▶ _Prompt_: Extract each line of the data and write it out again exactly.

============================================================

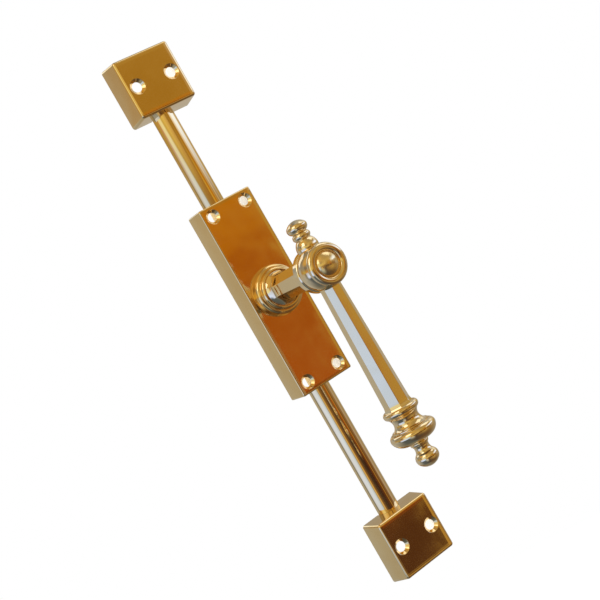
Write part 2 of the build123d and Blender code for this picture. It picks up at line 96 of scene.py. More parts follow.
makeCamera(cameraView)
print("camera placed")


def newMaterial(name):
    material = bpy.data.materials.new(name)
    material.use_nodes = True
    tree = material.node_tree
    tree.nodes.clear()
    output = tree.nodes.new("ShaderNodeOutputMaterial")
    shader = tree.nodes.new("ShaderNodeBsdfPrincipled")
    tree.links.new(shader.outputs["BSDF"], output.inputs["Surface"])
    return material, tree, shader


def addNode(tree, kind, inputs=None, **settings):
    node = tree.nodes.new(kind)
    for key, value in settings.items():
        setattr(node, key, value)
    for key, value in (inputs or {}).items():
        if isinstance(value, bpy.types.NodeSocket):
            tree.links.new(value, node.inputs[key])
        else:
            node.inputs[key].default_value = value
    return node


def rampNode(tree, factor, stops):
    node = tree.nodes.new("ShaderNodeValToRGB")
    node.color_ramp.interpolation = "EASE"
    elements = node.color_ramp.elements
    while len(elements) > 1:
        elements.remove(elements[-1])
    elements[0].position, elements[0].color = stops[0][0], (*stops[0][1], 1)
    for position, colour in stops[1:]:
        elements.new(position).color = (*colour, 1)
    tree.links.new(factor, node.inputs["Fac"])
    return node


def mathNode(tree, operation, first, second=0.0, third=0.0):
    return addNode(tree, "ShaderNodeMath", {0: first, 1: second, 2: third}, operation=operation).outputs[0]


def mixColour(tree, amount, first, colour):
    node = tree.nodes.new("ShaderNodeMix")
    node.data_type = "RGBA"
    tree.links.new(amount, node.inputs["Factor"])
    tree.links.new(first, node.inputs[6])
    node.inputs[7].default_value = (*colour, 1)
    return node.outputs[2]


def grey(value):
    return (value, value, value)


# how far the polishing lines are drawn out: "long" ones along Z, "flat" ones over a face
lineStretch = {"long": (1.0, 1.0, 0.012), "flat": (1.0, 0.3, 0.05)}


def polishCoordinates(tree, finish):
    # the "turned" lines go round an axis instead
    place = addNode(tree, "ShaderNodeTexCoord").outputs["Object"]
    centre = [-v * mm for v in finish["centre"]]
    centred = addNode(tree, "ShaderNodeMapping", {"Vector": place, "Location": centre})
    if finish["lines"] == "turned":
        parts = addNode(tree, "ShaderNodeSeparateXYZ", {0: centred.outputs[0]})
        axis = finish["axis"]
        across = [parts.outputs[i] for i in range(3) if i != axis]
        squares = [mathNode(tree, "MULTIPLY", part, part) for part in across]
        radius = mathNode(tree, "SQRT", mathNode(tree, "ADD", squares[0], squares[1]))
        rings = addNode(tree, "ShaderNodeCombineXYZ", {0: radius, 1: parts.outputs[axis]})
        return place, rings.outputs[0], (1.0, 1.0, 1.0)
    return place, centred.outputs[0], lineStretch[finish["lines"]]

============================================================

▶ _Solution for this exercise_:
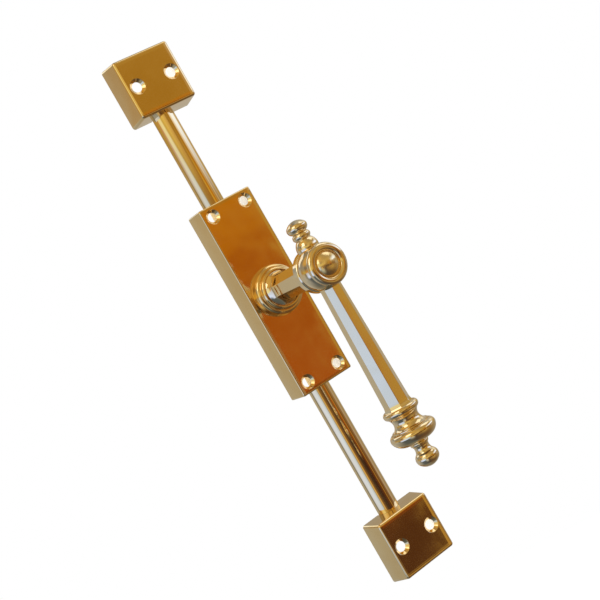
Write part 2 of the build123d and Blender code for this picture. It picks up at line 96 of scene.py. More parts follow.
makeCamera(cameraView)
print("camera placed")


def newMaterial(name):
    material = bpy.data.materials.new(name)
    material.use_nodes = True
    tree = material.node_tree
    tree.nodes.clear()
    output = tree.nodes.new("ShaderNodeOutputMaterial")
    shader = tree.nodes.new("ShaderNodeBsdfPrincipled")
    tree.links.new(shader.outputs["BSDF"], output.inputs["Surface"])
    return material, tree, shader


def addNode(tree, kind, inputs=None, **settings):
    node = tree.nodes.new(kind)
    for key, value in settings.items():
        setattr(node, key, value)
    for key, value in (inputs or {}).items():
        if isinstance(value, bpy.types.NodeSocket):
            tree.links.new(value, node.inputs[key])
        else:
            node.inputs[key].default_value = value
    return node


def rampNode(tree, factor, stops):
    node = tree.nodes.new("ShaderNodeValToRGB")
    node.color_ramp.interpolation = "EASE"
    elements = node.color_ramp.elements
    while len(elements) > 1:
        elements.remove(elements[-1])
    elements[0].position, elements[0].color = stops[0][0], (*stops[0][1], 1)
    for position, colour in stops[1:]:
        elements.new(position).color = (*colour, 1)
    tree.links.new(factor, node.inputs["Fac"])
    return node


def mathNode(tree, operation, first, second=0.0, third=0.0):
    return addNode(tree, "ShaderNodeMath", {0: first, 1: second, 2: third}, operation=operation).outputs[0]


def mixColour(tree, amount, first, colour):
    node = tree.nodes.new("ShaderNodeMix")
    node.data_type = "RGBA"
    tree.links.new(amount, node.inputs["Factor"])
    tree.links.new(first, node.inputs[6])
    node.inputs[7].default_value = (*colour, 1)
    return node.outputs[2]


def grey(value):
    return (value, value, value)


# how far the polishing lines are drawn out: "long" ones along Z, "flat" ones over a face
lineStretch = {"long": (1.0, 1.0, 0.012), "flat": (1.0, 0.3, 0.05)}


def polishCoordinates(tree, finish):
    # the "turned" lines go round an axis instead
    place = addNode(tree, "ShaderNodeTexCoord").outputs["Object"]
    centre = [-v * mm for v in finish["centre"]]
    centred = addNode(tree, "ShaderNodeMapping", {"Vector": place, "Location": centre})
    if finish["lines"] == "turned":
        parts = addNode(tree, "ShaderNodeSeparateXYZ", {0: centred.outputs[0]})
        axis = finish["axis"]
        across = [parts.outputs[i] for i in range(3) if i != axis]
        squares = [mathNode(tree, "MULTIPLY", part, part) for part in across]
        radius = mathNode(tree, "SQRT", mathNode(tree, "ADD", squares[0], squares[1]))
        rings = addNode(tree, "ShaderNodeCombineXYZ", {0: radius, 1: parts.outputs[axis]})
        return place, rings.outputs[0], (1.0, 1.0, 1.0)
    return place, centred.outputs[0], lineStretch[finish["lines"]]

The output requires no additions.